§ **The problem**: Output exactly, please, the lines of the records below from the one containing "Model this object" through the final line.

§ **Provided entries**:
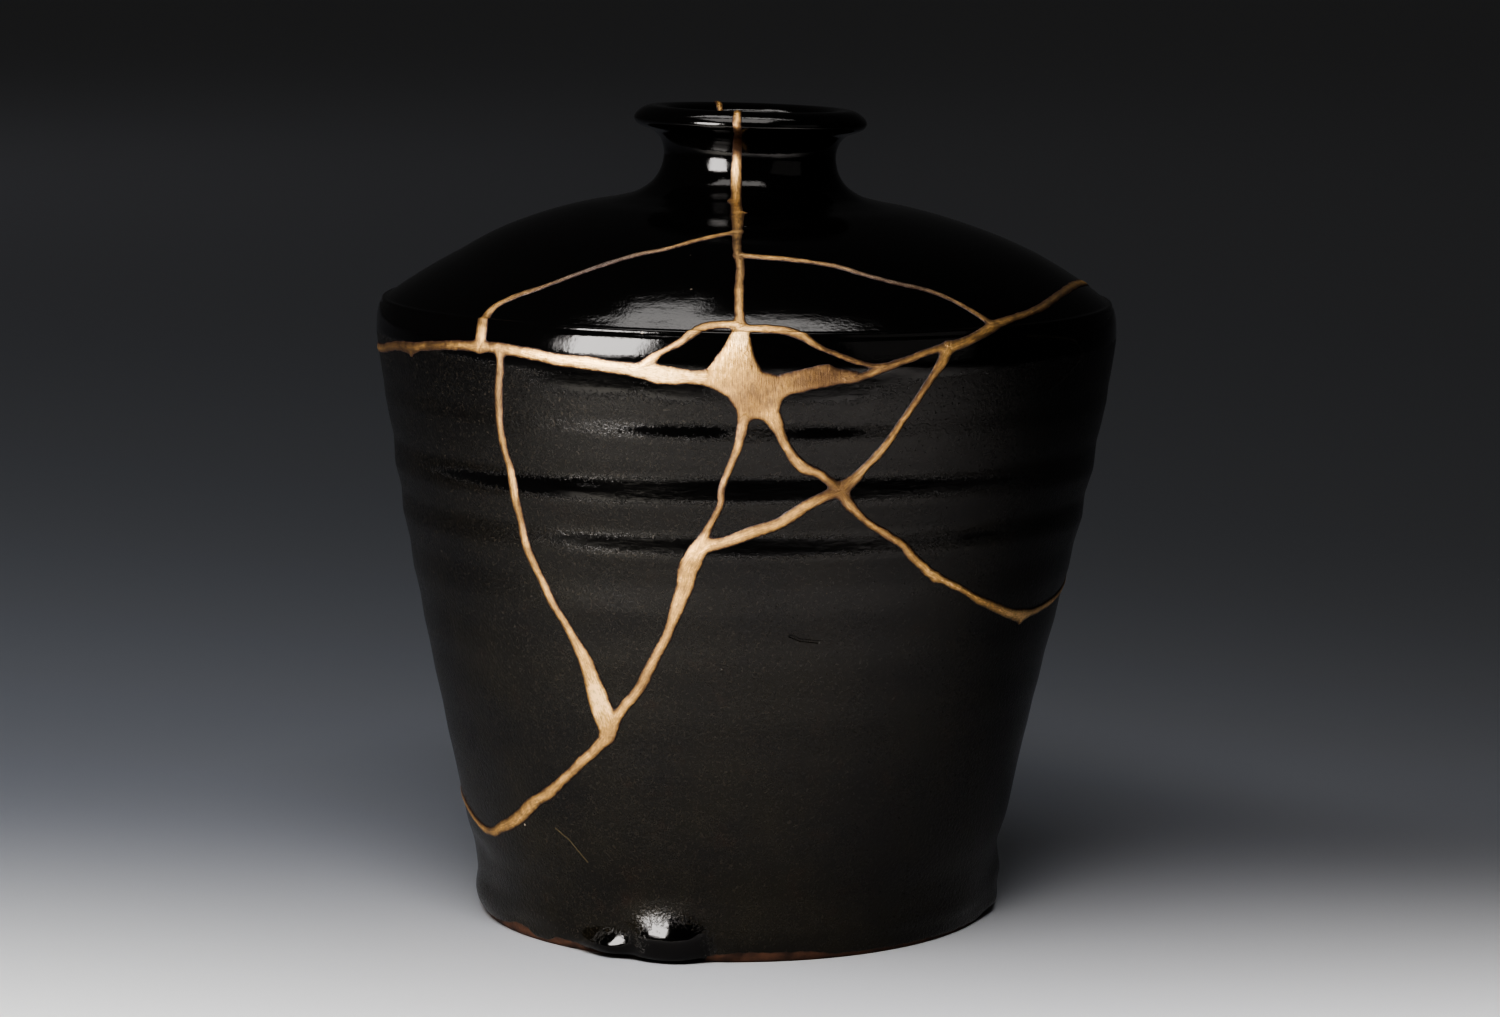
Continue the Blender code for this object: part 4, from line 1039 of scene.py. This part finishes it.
# One square, far wider than the view, so its far edge lies at the horizon.
def makeFloor():
    half = stage["floorReach"]
    corners = np.array([(-half, -half, 0), (half, -half, 0), (half, half, 0), (-half, half, 0)], float)
    floor = meshObject("floor", corners, np.array([[0, 1, 2, 3]]))
    material, tree, shader = newMaterial("paleFloor")
    shade = stage["floorShade"]
    shader.inputs["Base Color"].default_value = (shade, shade, shade, 1.0)
    shader.inputs["Roughness"].default_value = stage["floorRough"]
    shader.inputs["Specular IOR Level"].default_value = stage["floorSpecular"]
    floor.data.materials.append(material)
    return floor


def makeAir():
    world = bpy.data.worlds.new("studio")
    world.use_nodes = True
    world.node_tree.nodes["Background"].inputs["Color"].default_value = (*stage["air"], 1)
    bpy.context.scene.world = world
    bpy.context.scene.view_settings.look = "AgX - High Contrast"


# A lamp's power for a wanted brightness is brightness times its area times pi.
def addLamp(name, lit, place, target, width, height, bright,
            spread=180, roll=0, shape="RECTANGLE", tint=(1, 1, 1)):
    data = bpy.data.lights.new(name, "AREA")
    data.shape = shape
    data.size, data.size_y = width, height
    data.color = tint
    data.energy = bright * width * height * math.pi * (math.pi / 4 if shape == "ELLIPSE" else 1.0)
    data.spread = math.radians(spread)
    lamp = bpy.data.objects.new(name, data)
    lamp.location = place
    lamp.rotation_euler = (Vector(target) - lamp.location).to_track_quat("-Z", "Y").to_euler()
    lamp.rotation_euler.rotate_axis("Z", math.radians(roll))
    lamp.light_linking.receiver_collection = lit
    bpy.context.scene.collection.objects.link(lamp)


def litGroup(name, things):
    group = bpy.data.collections.new(name)
    for thing in things:
        group.objects.link(thing)
    return group


# The soft boxes light only the jar, and the pools of light only the floor.
def makeLamps(jarPieces, floorPieces):
    jarLit = litGroup("jarLit", jarPieces)
    floorLit = litGroup("floorLit", floorPieces)
    for name, (place, target, width, height, bright, roll, shape) in stage["jarLamps"].items():
        addLamp(name, jarLit, place, target, width, height, bright, roll=roll, shape=shape)
    for name, (place, target, width, height, bright, spread, tint) in stage["floorLamps"].items():
        addLamp(name, floorLit, place, target, width, height, bright, spread=spread, tint=tint)


makeCamera()
makeAir()
floor = makeFloor()
print("stage and camera ready")

body = makeJarBody()
body.data.materials.append(glazeMaterial())
print("jar body:", len(body.data.polygons), "faces")

seams = makeGoldSeams()
seams.data.materials.append(goldMaterial())
print("gold seams:", len(seams.data.polygons), "faces")

makeLamps([body, seams], [floor])
print("lamps ready")

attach(body, "root")
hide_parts("jar")
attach(seams, "root")
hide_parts("gold_seams")
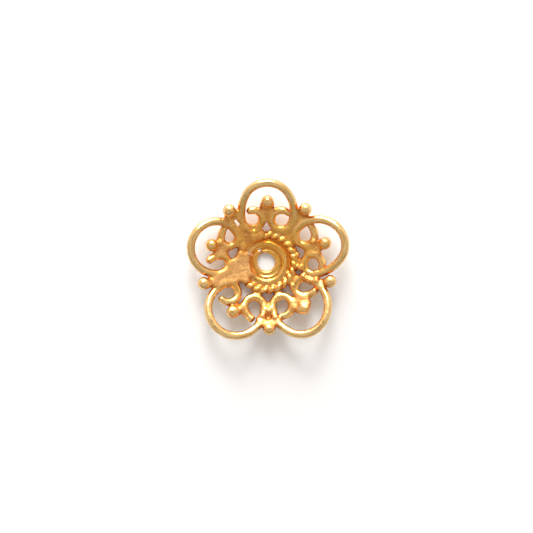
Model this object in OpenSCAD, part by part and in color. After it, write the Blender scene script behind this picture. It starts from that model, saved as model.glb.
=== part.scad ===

§ **Final result**:
Model this object in OpenSCAD, part by part and in color. After it, write the Blender scene script behind this picture. It starts from that model, saved as model.glb.
=== part.scad ===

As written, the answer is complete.